#### Aim of the exercise
Repeat every line, exactly, from the very first through the one where "notch_w = 2.6; // [1.5:0.1:3.5]" appears. Add nothing else.

#### Given material
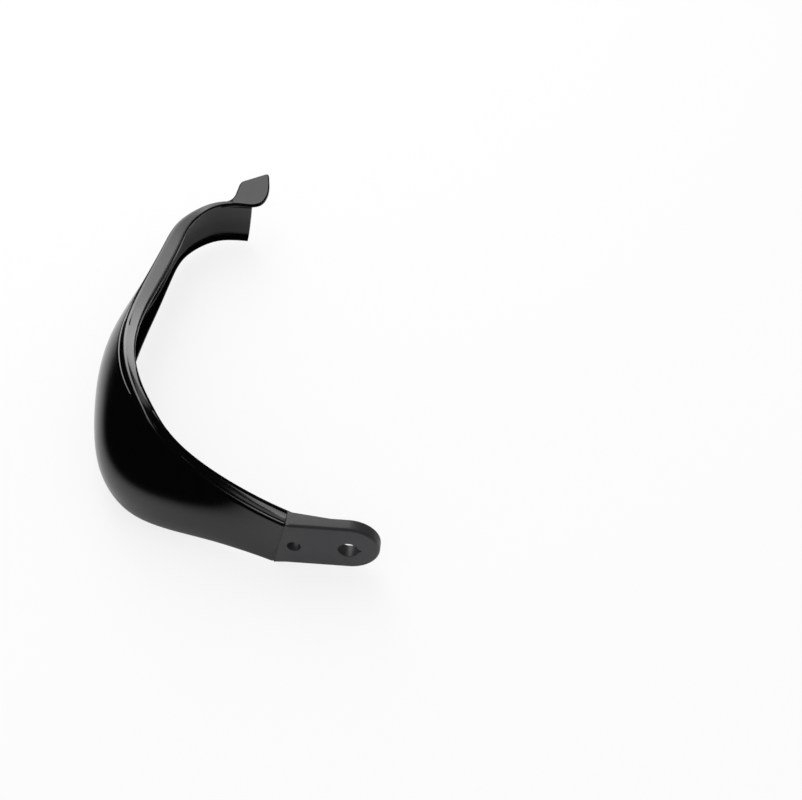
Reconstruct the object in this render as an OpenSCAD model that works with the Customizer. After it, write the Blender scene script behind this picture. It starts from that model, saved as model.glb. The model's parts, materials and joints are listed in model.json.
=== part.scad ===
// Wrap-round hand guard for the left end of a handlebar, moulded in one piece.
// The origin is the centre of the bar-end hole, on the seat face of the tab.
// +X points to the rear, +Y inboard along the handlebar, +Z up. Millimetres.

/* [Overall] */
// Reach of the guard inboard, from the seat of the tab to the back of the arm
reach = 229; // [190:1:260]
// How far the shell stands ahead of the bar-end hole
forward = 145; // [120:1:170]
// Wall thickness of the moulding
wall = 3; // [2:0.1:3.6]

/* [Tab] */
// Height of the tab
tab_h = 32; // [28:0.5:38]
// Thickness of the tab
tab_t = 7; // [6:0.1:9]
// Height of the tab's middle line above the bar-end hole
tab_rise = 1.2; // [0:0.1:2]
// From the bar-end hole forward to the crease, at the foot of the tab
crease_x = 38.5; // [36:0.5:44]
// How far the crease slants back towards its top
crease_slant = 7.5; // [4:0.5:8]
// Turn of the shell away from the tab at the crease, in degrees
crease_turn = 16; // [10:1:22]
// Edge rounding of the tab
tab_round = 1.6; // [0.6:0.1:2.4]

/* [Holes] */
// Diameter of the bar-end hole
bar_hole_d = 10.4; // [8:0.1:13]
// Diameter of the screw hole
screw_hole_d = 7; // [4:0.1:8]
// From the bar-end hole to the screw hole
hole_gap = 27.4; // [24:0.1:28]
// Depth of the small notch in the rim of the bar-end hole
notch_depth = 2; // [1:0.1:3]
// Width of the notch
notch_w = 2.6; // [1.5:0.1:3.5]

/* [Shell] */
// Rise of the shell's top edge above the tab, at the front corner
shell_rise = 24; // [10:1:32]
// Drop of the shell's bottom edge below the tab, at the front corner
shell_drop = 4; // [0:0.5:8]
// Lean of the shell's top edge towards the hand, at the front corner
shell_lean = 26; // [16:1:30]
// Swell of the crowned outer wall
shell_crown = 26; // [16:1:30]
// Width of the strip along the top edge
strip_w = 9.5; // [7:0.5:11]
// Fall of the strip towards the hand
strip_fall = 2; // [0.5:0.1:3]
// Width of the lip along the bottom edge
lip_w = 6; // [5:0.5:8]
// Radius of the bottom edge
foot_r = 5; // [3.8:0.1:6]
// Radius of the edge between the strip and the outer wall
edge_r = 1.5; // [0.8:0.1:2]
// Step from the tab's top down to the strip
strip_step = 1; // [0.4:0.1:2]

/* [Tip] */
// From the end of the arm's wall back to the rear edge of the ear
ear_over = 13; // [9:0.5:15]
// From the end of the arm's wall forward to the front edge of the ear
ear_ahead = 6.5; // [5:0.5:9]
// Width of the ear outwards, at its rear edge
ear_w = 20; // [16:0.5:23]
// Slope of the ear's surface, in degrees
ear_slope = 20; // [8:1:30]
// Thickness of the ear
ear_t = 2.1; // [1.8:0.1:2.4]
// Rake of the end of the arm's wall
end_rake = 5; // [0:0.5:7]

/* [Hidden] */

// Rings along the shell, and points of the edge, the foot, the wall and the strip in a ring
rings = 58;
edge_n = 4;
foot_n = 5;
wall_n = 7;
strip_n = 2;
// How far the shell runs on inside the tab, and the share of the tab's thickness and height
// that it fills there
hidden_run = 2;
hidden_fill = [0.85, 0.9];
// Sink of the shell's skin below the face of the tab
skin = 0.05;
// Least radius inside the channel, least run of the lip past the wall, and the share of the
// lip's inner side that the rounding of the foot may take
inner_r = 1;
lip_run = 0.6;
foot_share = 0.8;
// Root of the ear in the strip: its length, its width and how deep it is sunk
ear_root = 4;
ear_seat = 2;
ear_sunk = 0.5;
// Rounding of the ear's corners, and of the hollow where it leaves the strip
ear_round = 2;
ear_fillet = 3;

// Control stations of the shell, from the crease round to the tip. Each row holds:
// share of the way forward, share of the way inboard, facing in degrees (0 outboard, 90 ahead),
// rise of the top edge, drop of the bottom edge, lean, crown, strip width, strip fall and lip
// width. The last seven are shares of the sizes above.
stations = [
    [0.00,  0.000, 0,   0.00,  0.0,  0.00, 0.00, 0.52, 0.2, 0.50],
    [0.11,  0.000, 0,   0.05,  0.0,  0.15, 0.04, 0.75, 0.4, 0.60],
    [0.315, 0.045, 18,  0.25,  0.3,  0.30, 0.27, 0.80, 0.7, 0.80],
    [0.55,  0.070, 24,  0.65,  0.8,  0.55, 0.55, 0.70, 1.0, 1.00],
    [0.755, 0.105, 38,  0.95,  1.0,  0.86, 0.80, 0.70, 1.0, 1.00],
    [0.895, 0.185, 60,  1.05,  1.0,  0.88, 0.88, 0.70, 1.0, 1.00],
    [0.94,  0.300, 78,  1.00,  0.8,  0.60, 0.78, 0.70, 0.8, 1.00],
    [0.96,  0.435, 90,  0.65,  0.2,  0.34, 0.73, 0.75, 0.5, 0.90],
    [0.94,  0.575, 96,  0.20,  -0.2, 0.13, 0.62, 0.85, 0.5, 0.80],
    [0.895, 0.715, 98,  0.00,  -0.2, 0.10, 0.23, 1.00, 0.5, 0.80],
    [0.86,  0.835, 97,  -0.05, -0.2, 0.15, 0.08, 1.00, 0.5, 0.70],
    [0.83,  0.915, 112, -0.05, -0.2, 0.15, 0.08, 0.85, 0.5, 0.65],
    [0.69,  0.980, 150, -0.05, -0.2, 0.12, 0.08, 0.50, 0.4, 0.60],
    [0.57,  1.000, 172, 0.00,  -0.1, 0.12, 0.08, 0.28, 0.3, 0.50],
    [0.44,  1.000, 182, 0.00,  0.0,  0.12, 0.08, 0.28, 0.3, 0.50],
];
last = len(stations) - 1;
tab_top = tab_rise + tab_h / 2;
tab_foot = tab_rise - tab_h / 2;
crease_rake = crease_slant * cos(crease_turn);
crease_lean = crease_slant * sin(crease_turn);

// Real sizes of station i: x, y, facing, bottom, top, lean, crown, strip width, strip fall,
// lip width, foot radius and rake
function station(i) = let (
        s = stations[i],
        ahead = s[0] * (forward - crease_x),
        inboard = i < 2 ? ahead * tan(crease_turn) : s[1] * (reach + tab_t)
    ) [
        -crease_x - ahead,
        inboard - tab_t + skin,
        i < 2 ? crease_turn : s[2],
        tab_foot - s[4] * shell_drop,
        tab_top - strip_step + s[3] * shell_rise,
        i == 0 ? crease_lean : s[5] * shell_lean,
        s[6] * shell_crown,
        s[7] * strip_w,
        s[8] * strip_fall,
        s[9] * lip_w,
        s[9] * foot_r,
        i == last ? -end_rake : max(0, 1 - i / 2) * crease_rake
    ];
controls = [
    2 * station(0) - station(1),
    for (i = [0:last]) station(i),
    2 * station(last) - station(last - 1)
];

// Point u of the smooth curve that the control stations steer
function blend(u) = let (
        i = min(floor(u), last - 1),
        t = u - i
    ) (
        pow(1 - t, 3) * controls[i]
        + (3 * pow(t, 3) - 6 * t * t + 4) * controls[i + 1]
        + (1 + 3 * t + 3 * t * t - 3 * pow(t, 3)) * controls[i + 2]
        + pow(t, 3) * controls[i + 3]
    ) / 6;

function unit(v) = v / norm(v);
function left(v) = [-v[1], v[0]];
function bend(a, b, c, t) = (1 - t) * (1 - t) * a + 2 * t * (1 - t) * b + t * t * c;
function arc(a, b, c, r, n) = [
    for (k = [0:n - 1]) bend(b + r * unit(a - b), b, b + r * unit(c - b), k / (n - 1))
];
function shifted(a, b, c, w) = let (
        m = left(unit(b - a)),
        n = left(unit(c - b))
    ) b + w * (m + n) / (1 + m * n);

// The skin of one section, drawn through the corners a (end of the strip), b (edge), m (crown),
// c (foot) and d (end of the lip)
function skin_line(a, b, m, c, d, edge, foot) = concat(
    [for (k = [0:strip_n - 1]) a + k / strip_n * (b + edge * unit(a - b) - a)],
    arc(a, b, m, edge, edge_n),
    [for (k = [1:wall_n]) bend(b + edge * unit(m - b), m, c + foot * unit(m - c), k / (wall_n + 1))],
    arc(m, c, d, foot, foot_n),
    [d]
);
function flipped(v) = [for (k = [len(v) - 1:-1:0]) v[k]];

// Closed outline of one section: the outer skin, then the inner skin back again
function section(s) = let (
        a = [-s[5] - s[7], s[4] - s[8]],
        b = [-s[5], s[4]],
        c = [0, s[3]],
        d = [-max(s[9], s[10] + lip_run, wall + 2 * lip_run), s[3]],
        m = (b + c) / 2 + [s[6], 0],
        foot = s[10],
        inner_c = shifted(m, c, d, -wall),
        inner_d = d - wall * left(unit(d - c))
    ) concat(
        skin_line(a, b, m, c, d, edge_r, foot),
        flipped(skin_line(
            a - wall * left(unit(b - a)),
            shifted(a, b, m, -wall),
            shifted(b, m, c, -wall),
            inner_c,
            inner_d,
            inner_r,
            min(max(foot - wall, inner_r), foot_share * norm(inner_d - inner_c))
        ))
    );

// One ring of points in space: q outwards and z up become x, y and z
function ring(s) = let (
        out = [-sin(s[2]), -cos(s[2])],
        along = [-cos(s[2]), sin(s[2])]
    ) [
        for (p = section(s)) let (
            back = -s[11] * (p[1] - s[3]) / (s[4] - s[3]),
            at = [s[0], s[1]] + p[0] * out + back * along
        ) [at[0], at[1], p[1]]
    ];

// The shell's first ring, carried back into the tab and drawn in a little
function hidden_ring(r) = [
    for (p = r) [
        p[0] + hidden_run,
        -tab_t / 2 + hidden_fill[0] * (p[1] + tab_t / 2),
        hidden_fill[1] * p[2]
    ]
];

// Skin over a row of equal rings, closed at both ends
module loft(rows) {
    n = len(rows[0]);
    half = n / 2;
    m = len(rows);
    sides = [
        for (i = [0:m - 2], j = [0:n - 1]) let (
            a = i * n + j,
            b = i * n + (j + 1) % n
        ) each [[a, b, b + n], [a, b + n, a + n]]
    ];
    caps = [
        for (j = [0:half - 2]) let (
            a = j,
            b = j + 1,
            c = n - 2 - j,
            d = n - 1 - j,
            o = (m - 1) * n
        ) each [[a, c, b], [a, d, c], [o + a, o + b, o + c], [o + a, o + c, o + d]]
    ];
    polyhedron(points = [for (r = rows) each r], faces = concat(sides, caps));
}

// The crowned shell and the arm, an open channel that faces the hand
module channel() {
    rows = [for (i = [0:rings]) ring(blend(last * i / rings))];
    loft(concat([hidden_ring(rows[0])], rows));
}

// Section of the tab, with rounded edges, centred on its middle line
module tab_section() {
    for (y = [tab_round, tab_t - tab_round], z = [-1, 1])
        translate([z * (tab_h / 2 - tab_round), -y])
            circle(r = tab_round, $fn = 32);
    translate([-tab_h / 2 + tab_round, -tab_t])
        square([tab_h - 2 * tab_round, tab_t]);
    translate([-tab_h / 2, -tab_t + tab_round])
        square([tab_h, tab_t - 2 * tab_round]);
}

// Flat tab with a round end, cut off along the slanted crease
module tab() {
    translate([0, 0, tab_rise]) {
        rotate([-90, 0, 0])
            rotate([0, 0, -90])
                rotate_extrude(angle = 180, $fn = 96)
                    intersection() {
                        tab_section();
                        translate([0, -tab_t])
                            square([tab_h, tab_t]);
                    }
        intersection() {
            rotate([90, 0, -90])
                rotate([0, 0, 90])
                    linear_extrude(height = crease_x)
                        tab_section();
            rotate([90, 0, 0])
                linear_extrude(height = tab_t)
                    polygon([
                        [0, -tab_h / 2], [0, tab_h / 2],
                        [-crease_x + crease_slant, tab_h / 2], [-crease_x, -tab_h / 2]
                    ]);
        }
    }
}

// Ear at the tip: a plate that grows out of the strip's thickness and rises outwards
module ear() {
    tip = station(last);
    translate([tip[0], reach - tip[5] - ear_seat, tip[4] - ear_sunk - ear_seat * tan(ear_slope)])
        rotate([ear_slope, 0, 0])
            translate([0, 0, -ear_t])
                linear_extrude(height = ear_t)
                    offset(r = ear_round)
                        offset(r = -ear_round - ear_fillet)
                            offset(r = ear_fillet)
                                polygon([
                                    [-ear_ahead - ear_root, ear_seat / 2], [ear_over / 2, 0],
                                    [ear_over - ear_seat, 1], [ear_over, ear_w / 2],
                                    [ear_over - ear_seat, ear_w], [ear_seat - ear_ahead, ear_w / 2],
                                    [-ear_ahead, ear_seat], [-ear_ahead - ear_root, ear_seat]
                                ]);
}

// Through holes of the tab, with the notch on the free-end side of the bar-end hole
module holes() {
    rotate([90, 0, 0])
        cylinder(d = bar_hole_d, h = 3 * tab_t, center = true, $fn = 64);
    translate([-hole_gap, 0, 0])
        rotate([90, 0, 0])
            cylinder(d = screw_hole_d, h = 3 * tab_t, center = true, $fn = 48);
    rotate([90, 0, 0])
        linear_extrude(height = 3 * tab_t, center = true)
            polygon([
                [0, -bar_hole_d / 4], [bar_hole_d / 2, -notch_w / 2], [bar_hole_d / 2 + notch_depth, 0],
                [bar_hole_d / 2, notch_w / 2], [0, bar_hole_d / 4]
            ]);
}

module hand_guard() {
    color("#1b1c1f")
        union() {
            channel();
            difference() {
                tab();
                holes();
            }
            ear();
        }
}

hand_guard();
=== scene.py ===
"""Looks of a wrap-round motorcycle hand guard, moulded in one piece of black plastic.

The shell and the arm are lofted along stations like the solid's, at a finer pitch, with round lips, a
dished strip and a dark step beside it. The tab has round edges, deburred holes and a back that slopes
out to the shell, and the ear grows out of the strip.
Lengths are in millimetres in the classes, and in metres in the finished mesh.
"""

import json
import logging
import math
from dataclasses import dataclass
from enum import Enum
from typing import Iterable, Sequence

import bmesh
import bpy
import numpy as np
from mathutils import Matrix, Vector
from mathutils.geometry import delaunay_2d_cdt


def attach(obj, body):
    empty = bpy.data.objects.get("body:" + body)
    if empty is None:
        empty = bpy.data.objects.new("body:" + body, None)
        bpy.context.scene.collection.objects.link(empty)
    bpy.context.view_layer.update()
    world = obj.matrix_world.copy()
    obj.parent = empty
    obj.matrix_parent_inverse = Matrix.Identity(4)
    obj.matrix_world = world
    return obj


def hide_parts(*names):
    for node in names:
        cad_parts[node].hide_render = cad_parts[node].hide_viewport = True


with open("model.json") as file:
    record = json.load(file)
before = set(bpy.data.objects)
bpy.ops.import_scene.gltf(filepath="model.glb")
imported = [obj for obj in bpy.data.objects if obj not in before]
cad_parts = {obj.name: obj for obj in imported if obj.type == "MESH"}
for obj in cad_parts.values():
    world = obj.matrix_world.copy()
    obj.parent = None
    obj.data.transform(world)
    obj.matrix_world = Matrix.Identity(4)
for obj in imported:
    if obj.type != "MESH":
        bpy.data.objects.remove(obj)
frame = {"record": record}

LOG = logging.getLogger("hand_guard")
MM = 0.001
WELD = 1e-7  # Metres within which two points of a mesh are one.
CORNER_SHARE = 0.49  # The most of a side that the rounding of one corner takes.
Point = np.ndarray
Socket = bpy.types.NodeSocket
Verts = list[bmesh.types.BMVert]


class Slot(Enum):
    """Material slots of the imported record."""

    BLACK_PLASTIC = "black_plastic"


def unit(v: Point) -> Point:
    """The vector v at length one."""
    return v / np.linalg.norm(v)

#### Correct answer
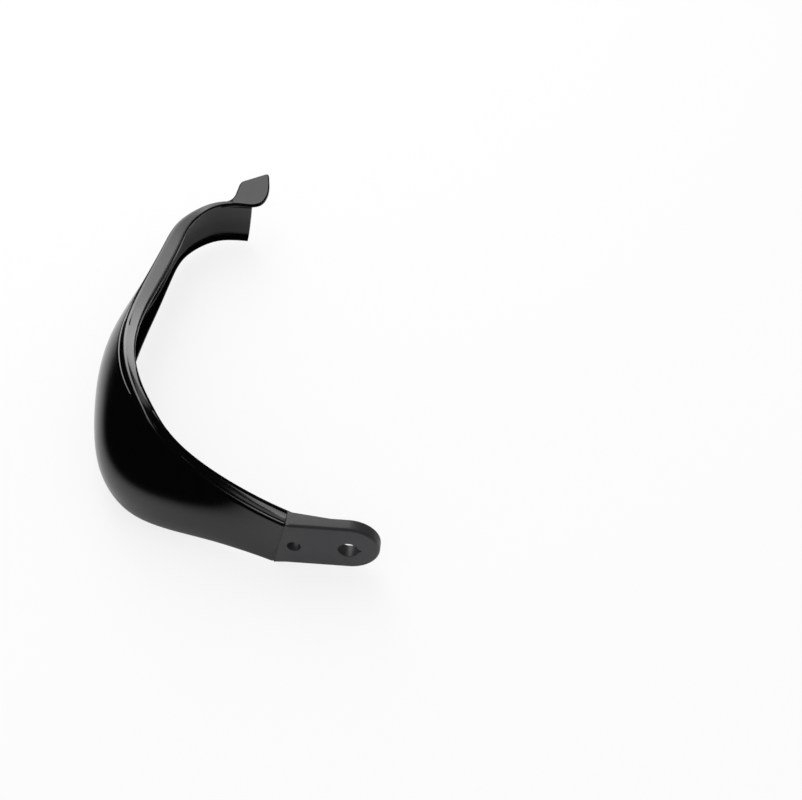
Reconstruct the object in this render as an OpenSCAD model that works with the Customizer. After it, write the Blender scene script behind this picture. It starts from that model, saved as model.glb. The model's parts, materials and joints are listed in model.json.
=== part.scad ===
// Wrap-round hand guard for the left end of a handlebar, moulded in one piece.
// The origin is the centre of the bar-end hole, on the seat face of the tab.
// +X points to the rear, +Y inboard along the handlebar, +Z up. Millimetres.

/* [Overall] */
// Reach of the guard inboard, from the seat of the tab to the back of the arm
reach = 229; // [190:1:260]
// How far the shell stands ahead of the bar-end hole
forward = 145; // [120:1:170]
// Wall thickness of the moulding
wall = 3; // [2:0.1:3.6]

/* [Tab] */
// Height of the tab
tab_h = 32; // [28:0.5:38]
// Thickness of the tab
tab_t = 7; // [6:0.1:9]
// Height of the tab's middle line above the bar-end hole
tab_rise = 1.2; // [0:0.1:2]
// From the bar-end hole forward to the crease, at the foot of the tab
crease_x = 38.5; // [36:0.5:44]
// How far the crease slants back towards its top
crease_slant = 7.5; // [4:0.5:8]
// Turn of the shell away from the tab at the crease, in degrees
crease_turn = 16; // [10:1:22]
// Edge rounding of the tab
tab_round = 1.6; // [0.6:0.1:2.4]

/* [Holes] */
// Diameter of the bar-end hole
bar_hole_d = 10.4; // [8:0.1:13]
// Diameter of the screw hole
screw_hole_d = 7; // [4:0.1:8]
// From the bar-end hole to the screw hole
hole_gap = 27.4; // [24:0.1:28]
// Depth of the small notch in the rim of the bar-end hole
notch_depth = 2; // [1:0.1:3]
// Width of the notch
notch_w = 2.6; // [1.5:0.1:3.5]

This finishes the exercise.